Julien Ledru revendique cet ancrage musical hérité du folk de John Fahey, du phrasé de Peter Lang, du blues de Elizabeth Cotten. De ce creuset, Julien s’est forgé une véritable identité à rebours des courants musicaux en vigueur.

« Petaluma » évoque le folk mélancolique de Voice Of The Seven Woods, le picking de Steffen Basho-Junghans, les étirements sonores de Ulaan Khol. A vouloir réduire un instrument à son unique fonction, on en vient à oublier les nombreuses possibilités qu’offre l’acoustique dans sa phase d’enregistrement. On y entend les dissonances, les cordes frottées, la nudité même des cordes dans leur plus simple composante. Julien Ledru ne s’égare jamais, au contraire, sa musique se déploie lentement, les deux parties distinctes de « Mellotone Valley » qui ouvre l’album, sont contrastées par la luminosité expansive qui prend forme et dissipe les brumes du commencement.
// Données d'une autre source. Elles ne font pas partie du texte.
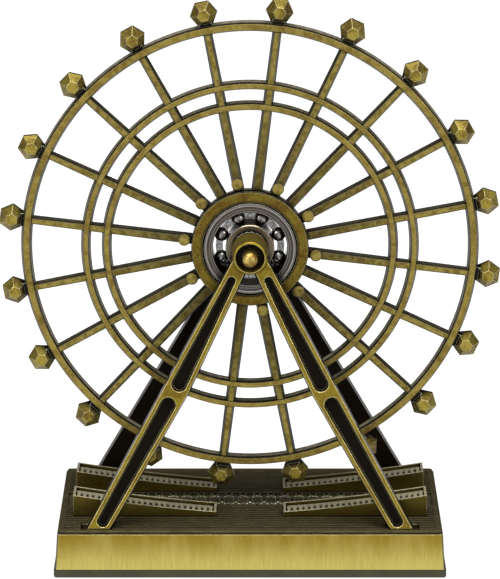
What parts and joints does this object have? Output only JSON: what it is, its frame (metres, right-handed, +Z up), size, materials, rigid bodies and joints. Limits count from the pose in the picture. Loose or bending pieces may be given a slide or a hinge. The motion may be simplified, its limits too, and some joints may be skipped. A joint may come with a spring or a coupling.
{
  "type": "desk ferris wheel",
  "caption": "Cast-metal desk ferris wheel: a spoked wheel with faceted capsules turns on an open ball bearing between two A-frames on a plinth.",
  "frame": {"origin": "centre of the base's underside, on the surface that the toy stands on", "axes": "+Z up, +Y from the front panel to the back, along the wheel's axle, +X to the right seen from the front"},
  "size_m": [0.1158, 0.0504, 0.1303],
  "materials": {
    "antique_bronze": "antique bronze plating on zinc castings, dark in the recesses and rubbed bright on the edges",
    "brushed_brass": "brushed brass, fine upright grain",
    "bearing_steel": "ground bearing steel",
    "cage_steel": "pressed steel, satin",
    "ball_steel": "polished steel",
    "screw_steel": "zinc-plated steel",
    "dark_pad": "dark matt non-slip pad"
  },
  "bodies": {
    "root": {"base_pad": "dark_pad", "base_plinth": "antique_bronze", "front_panel": "brushed_brass", "deck_plate": "antique_bronze", "ramp_front_left": "antique_bronze", "ramp_front_right": "antique_bronze", "ramp_rear_left": "antique_bronze", "ramp_rear_right": "antique_bronze", "base_screws": "screw_steel", "a_frame_front": "antique_bronze", "a_frame_rear": "antique_bronze", "axle_pin": "antique_bronze", "bearing_sleeve": "bearing_steel", "bearing_inner_ring": "bearing_steel"},
    "wheel": {"wheel_rim": "antique_bronze", "wheel_ring_outer": "antique_bronze", "wheel_ring_inner": "antique_bronze", "wheel_spokes": "antique_bronze", "wheel_capsules": "antique_bronze", "wheel_hub": "antique_bronze", "bearing_outer_ring": "bearing_steel"},
    "cage": {"bearing_cage_front": "cage_steel", "bearing_cage_rear": "cage_steel", "bearing_cage_rivets": "cage_steel"},
    "ball_1": {"bearing_ball_1": "ball_steel"},
    "ball_2": {"bearing_ball_2": "ball_steel"},
    "ball_3": {"bearing_ball_3": "ball_steel"},
    "ball_4": {"bearing_ball_4": "ball_steel"},
    "ball_5": {"bearing_ball_5": "ball_steel"},
    "ball_6": {"bearing_ball_6": "ball_steel"},
    "ball_7": {"bearing_ball_7": "ball_steel"},
    "ball_8": {"bearing_ball_8": "ball_steel"}
  },
  "joints": [
    {"name": "wheel_spin", "type": "hinge", "parent": "root", "child": "wheel", "pos_m": [0, 0, 0.0724], "axis": [0, 1, 0], "continuous": true},
    {"name": "cage_spin", "type": "hinge", "parent": "root", "child": "cage", "pos_m": [0, 0, 0.0724], "axis": [0, 1, 0], "continuous": true},
    {"name": "ball_1_roll", "type": "hinge", "parent": "cage", "child": "ball_1", "pos_m": [0.00272, 0, 0.07897], "axis": [0, 1, 0], "continuous": true},
    {"name": "ball_2_roll", "type": "hinge", "parent": "cage", "child": "ball_2", "pos_m": [0.00657, 0, 0.07512], "axis": [0, 1, 0], "continuous": true},
    {"name": "ball_3_roll", "type": "hinge", "parent": "cage", "child": "ball_3", "pos_m": [0.00657, 0, 0.06968], "axis": [0, 1, 0], "continuous": true},
    {"name": "ball_4_roll", "type": "hinge", "parent": "cage", "child": "ball_4", "pos_m": [0.00272, 0, 0.06583], "axis": [0, 1, 0], "continuous": true},
    {"name": "ball_5_roll", "type": "hinge", "parent": "cage", "child": "ball_5", "pos_m": [-0.00272, 0, 0.06583], "axis": [0, 1, 0], "continuous": true},
    {"name": "ball_6_roll", "type": "hinge", "parent": "cage", "child": "ball_6", "pos_m": [-0.00657, 0, 0.06968], "axis": [0, 1, 0], "continuous": true},
    {"name": "ball_7_roll", "type": "hinge", "parent": "cage", "child": "ball_7", "pos_m": [-0.00657, 0, 0.07512], "axis": [0, 1, 0], "continuous": true},
    {"name": "ball_8_roll", "type": "hinge", "parent": "cage", "child": "ball_8", "pos_m": [-0.00272, 0, 0.07897], "axis": [0, 1, 0], "continuous": true}
  ],
  "couplings": [
    {"joint": "cage_spin", "follows": "wheel_spin", "ratio": 0.60545},
    {"joint": "ball_1_roll", "follows": "wheel_spin", "ratio": 2.2654},
    {"joint": "ball_2_roll", "follows": "wheel_spin", "ratio": 2.2654},
    {"joint": "ball_3_roll", "follows": "wheel_spin", "ratio": 2.2654},
    {"joint": "ball_4_roll", "follows": "wheel_spin", "ratio": 2.2654},
    {"joint": "ball_5_roll", "follows": "wheel_spin", "ratio": 2.2654},
    {"joint": "ball_6_roll", "follows": "wheel_spin", "ratio": 2.2654},
    {"joint": "ball_7_roll", "follows": "wheel_spin", "ratio": 2.2654},
    {"joint": "ball_8_roll", "follows": "wheel_spin", "ratio": 2.2654}
  ]
}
Julien s’aventure là où on ne l’attend pas, non en terrain conquis, mais comme naturaliste. Il nous faut apprendre à écouter. Avec « Mellotone Valley », troisième album de Julien Ledru, on prend conscience de toute une réalité sur laquelle s’enracine la création artistique, depuis l’acte de composition jusqu’à sa finalité, son intemporalité. A contrario de la musique électronique, l’acoustique ne subit pas les affres du temps. Quelque soit le nom qu’on lui attribue, cette musique traverse le temps. « Be Gone, Begonia » dépasse amplement les brèves descriptions de "musique de fond" que la plupart des critiques assignent maladroitement, ils en oublient même de plonger dans la véritable matière sonore, dans son essence même. Ce disque a pour but de dépasser les frontières des sens, sans artifices.

Après « The Fire and the Bear » premier extrait de l’album, le single « Mellotone Valley » est sorti le 1er Septembre et mérite une écoute attentive, sans aucune distraction.